Sometimes these laws are cast as protection for the poor, ensuring that aid is steered in ways that will help them the most. Other times they're framed as protection for the taxpayer, who shouldn't be asked to help people who will squander the money on vices anyway.
But the logic behind the proposals is problematic in at least three, really big ways.
The first is economic: There's virtually no evidence that the poor actually spend their money this way. The idea that they do defies Maslow's hierarchy — the notion that we all need shelter and food before we go in search of foot massages. In fact, the poor are much more savvy about how they spend their money because they have less of it (quick quiz: do you know exactly how much you last spent on a gallon of milk? or a bag of diapers?). By definition, a much higher share of their income — often more than half of it — is eaten up by basic housing costs than is true for the better-off, leaving them less money for luxuries anyway. And contrary to the logic of drug-testing laws, the poor are no more likely to use drugs than the population at large.
The second issue with these laws is a moral one: We rarely make similar demands of other recipients of government aid. We don't drug-test farmers who receive agriculture subsidies (lest they think about plowing while high!). We don't require Pell Grant recipients to prove that they're pursuing a degree that will get them a real job one day (sorry, no poetry!). We don't require wealthy families who cash in on the home mortgage interest deduction to prove that they don't use their homes as brothels (because surely someone out there does this). The strings that we attach to government aid are attached uniquely for the poor.
That leads us to the third problem, which is a political one. Many, many Americans who do receive these other kinds of government benefits — farm subsidies, student loans, mortgage tax breaks — don't recognize that, like the poor, they get something from government, too. That's because government gives money directly to poor people, but it gives benefits to the rest of us in ways that allow us to tell ourselves that we get nothing from government at all.

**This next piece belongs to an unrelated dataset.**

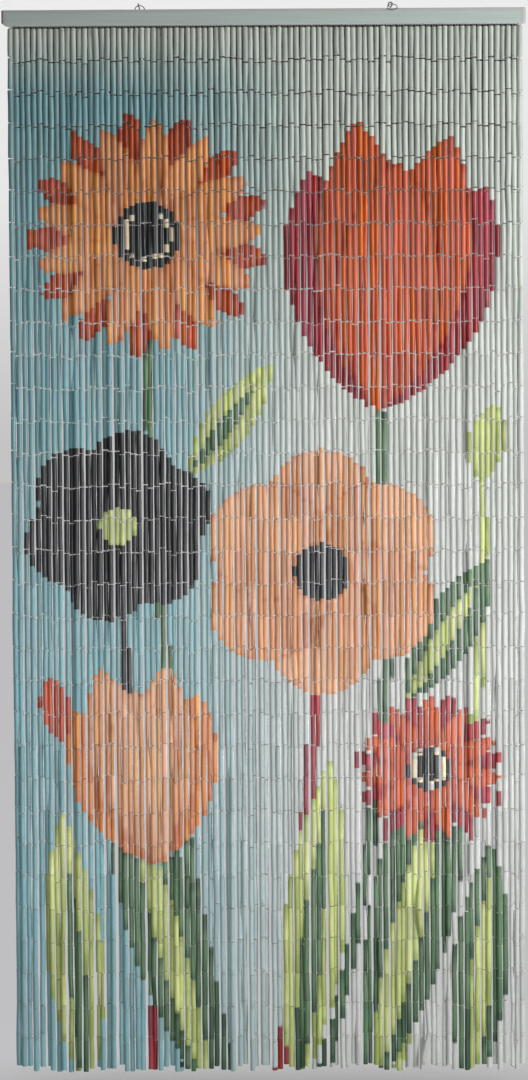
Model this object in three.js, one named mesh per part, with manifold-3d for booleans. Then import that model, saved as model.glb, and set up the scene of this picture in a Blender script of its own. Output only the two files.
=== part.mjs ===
// A door curtain of painted cane tubes. Ninety strands hang in one row under a flat wooden batten,
// and two rings, slack in the screw eyes on the batten's top, are there to hang it by.
// Millimetres: +X runs along the batten to the viewer's right, -Y faces the viewer, +Z is up, and
// the origin is the middle of the batten's top face.

import * as THREE from "three";
import { mergeVertices } from "three/addons/utils/BufferGeometryUtils.js";
import Module from "manifold-3d";

// Header batten
const battenLength = 1000;
const battenHeight = 30;
const battenDepth = 14;
const battenEndRadius = 5; // its four upright corners
const battenEase = 1.5; // its top and bottom edges
const wornCorner = { width: 9, height: 6 }; // knocked off the lower left end

// Screw eyes and rings
const pieceGap = 0.3;
const eyeWire = 2.4;
const eyeRadius = 4.1; // to the middle of the wire
const eyeHeight = 7.6; // middle of the eye above the batten
const eyeBend = 60; // degrees that the wire bends between shank and eye
const eyeEnd = 228; // degrees round the eye at which the wire ends
const eyeSides = 8;
const eyeSteps = 36;
const shankDepth = 12;
const ringWire = 1.8;
const ringRadius = 9.1; // to the middle of the wire
const ringSides = 8;
const ringSteps = 32;

// A row for each hanger: its place along the batten, the eye's turn about its shank and its lean
// to the side, and the ring's middle and tilt where it rests in the eye and on the batten's edge.
const hangers = [
  { side: "left", x: -236, turn: 90, lean: -14, ringY: 7.03, ringX: -0.05, ringZ: 0.96, tilt: -52 },
  { side: "right", x: 242, turn: -25, lean: 0, ringY: -5.86, ringX: 3.95, ringZ: 1.96, tilt: 44.2 },
];

// Strands
const strandCount = 90;
const firstStrandX = -483.5;
const lastStrandX = 488.5;
const strandWidth = 6.6; // a square of the same area as a 7.4 mm tube
const strandLength = 2000;
const endSpread = 7; // how much longer or shorter a strand may be
const tubePitch = 62.5; // from joint to joint along a strand
const strip = { height: 3, depth: 8, overhang: 5 }; // the row of staples that holds the strands
const rootDepth = 1.7; // how far a strand reaches up into the strip

// How the strands hang, a row for each height: the drop below the strip, how far each strand
// wanders from its own line, how far neighbours close up in pairs, and how far they swing in depth.
const hangRows = [
  { drop: 0, wander: 0.5, pairing: 0.0, swing: 0.0 },
  { drop: 250, wander: 0.6, pairing: 0.2, swing: 0.25 },
  { drop: 500, wander: 0.65, pairing: 0.4, swing: 0.5 },
  { drop: 750, wander: 0.7, pairing: 0.6, swing: 0.75 },
  { drop: 1000, wander: 0.7, pairing: 0.75, swing: 1.0 },
  { drop: 1250, wander: 0.75, pairing: 0.95, swing: 1.25 },
  { drop: 1500, wander: 0.75, pairing: 1.1, swing: 1.5 },
  { drop: 1750, wander: 0.8, pairing: 1.3, swing: 1.75 },
  { drop: 2000, wander: 0.8, pairing: 1.5, swing: 2.0 },
];

// The slow waves that those rows scale: each wave's part of the whole and its turns down a strand
const wanderWaves = [{ part: 0.6, turns: 0.8 }, { part: 0.4, turns: 2.1 }];
const swingWaves = [{ part: 0.7, turns: 0.6 }, { part: 0.3, turns: 1.7 }];
const pairWave = { perStrand: 0.37, perLength: 2.2 };

// Fixed scatter: how fast it changes from strand to strand and kind to kind, and the kinds
const scatterSteps = { strand: 12.9898, kind: 78.233, whole: 43758.5453 };
const scatterKinds = { wander: 1, swing: 3, end: 5 };

// Strands that are caught out of line at one of their joints, counted from the top
const strays = [
  { strand: 71, joint: 27, side: -4, front: -14 },
  { strand: 72, joint: 31, side: 4, front: -12 },
  { strand: 72, joint: 32, side: -13, front: -12 },
  { strand: 15, joint: 31, side: 2, front: -3 },
  { strand: 9, joint: 30, side: 1.5, front: -3 },
];

const inRadians = THREE.MathUtils.degToRad;
const wasm = await Module();
wasm.setup();

function toSolid(geometry) {
  const bare = geometry.clone();
  bare.deleteAttribute("normal");
  bare.deleteAttribute("uv");
  const merged = mergeVertices(bare, 1e-4);
  const vertProperties = new Float32Array(merged.attributes.position.array);
  const triVerts = new Uint32Array(merged.index.array);
  return new wasm.Manifold(new wasm.Mesh({ numProp: 3, vertProperties, triVerts }));
}

function toGeometry(solid) {
  const { vertProperties, triVerts } = solid.getMesh();
  const geometry = new THREE.BufferGeometry();
  geometry.setAttribute("position", new THREE.BufferAttribute(vertProperties, 3));
  geometry.setIndex(new THREE.BufferAttribute(triVerts, 1));
  geometry.computeVertexNormals();
  return geometry;
}

function namedMesh(name, geometry, material) {
  const mesh = new THREE.Mesh(geometry, material);
  mesh.name = name;
  return mesh;
}

// A rounded slat, drawn as its plan and raised by its height, with both long edges eased.
function battenGeometry() {
  const halfLength = battenLength / 2;
  const halfDepth = battenDepth / 2;
  const straightX = halfLength - battenEndRadius;
  const straightY = halfDepth - battenEndRadius;
  const plan = new THREE.Shape();
  plan.absarc(straightX, straightY, battenEndRadius, 0, Math.PI / 2);
  plan.absarc(-straightX, straightY, battenEndRadius, Math.PI / 2, Math.PI);
  plan.absarc(-straightX, -straightY, battenEndRadius, Math.PI, 1.5 * Math.PI);
  plan.absarc(straightX, -straightY, battenEndRadius, 1.5 * Math.PI, 2 * Math.PI);
  return new THREE.ExtrudeGeometry(plan, {
    depth: battenHeight - 2 * battenEase,
    bevelThickness: battenEase,
    bevelSize: battenEase,
    bevelOffset: -battenEase,
    bevelSegments: 2,
    curveSegments: 4,
  }).translate(0, 0, battenEase - battenHeight);
}

function wornCornerGeometry() {
  const beyond = 2;
  const corner = new THREE.Shape([
    new THREE.Vector2(-beyond, -beyond),
    new THREE.Vector2(wornCorner.width * (1 + beyond / wornCorner.height), -beyond),
    new THREE.Vector2(-beyond, wornCorner.height * (1 + beyond / wornCorner.width)),
  ]);
  const depth = battenDepth + 2 * beyond;
  return new THREE.ExtrudeGeometry(corner, { depth, bevelEnabled: false })
    .rotateX(Math.PI / 2)
    .translate(-battenLength / 2, depth / 2, -battenHeight);
}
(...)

Political scientist Suzanne Mettler has called this effect the "submerged state." Food stamps and welfare checks are incredibly visible government benefits. The mortgage interest deduction, Medicare benefits and tuition tax breaks are not — they're submerged. They come to us in round-about ways, through smaller tax bills (or larger refunds), through payments we don't have to make to doctors (thanks to Medicare), or in tuition we don't have to pay to universities (because the G.I. Bill does that for us).
Mettler's research has shown that a remarkable number of people who don't think they get anything from government in fact benefit from one of these programs. This explains why we get election-season soundbites from confused voters who want policymakers to "keep your government hands off my Medicare!" This is also what enables politicians to gin up indignation among small-government supporters who don't realize they rely on government themselves.
Mettler raises a lot of concerns about what the submerged state means for how we understand the role of government. But one result of this reality is that we have even less tolerance for programs that help the poor: We begrudge them their housing vouchers, for instance, even though government spends about four times as much subsidizing housing for upper-income homeowners.
That's a long-winded way of saying that these proposed laws — which insist that government beneficiaries prove themselves worthy, that they spend government money how the government wants them to, that they waive their privacy and personal freedom to get it — are also simply a reflection of a basic double-standard.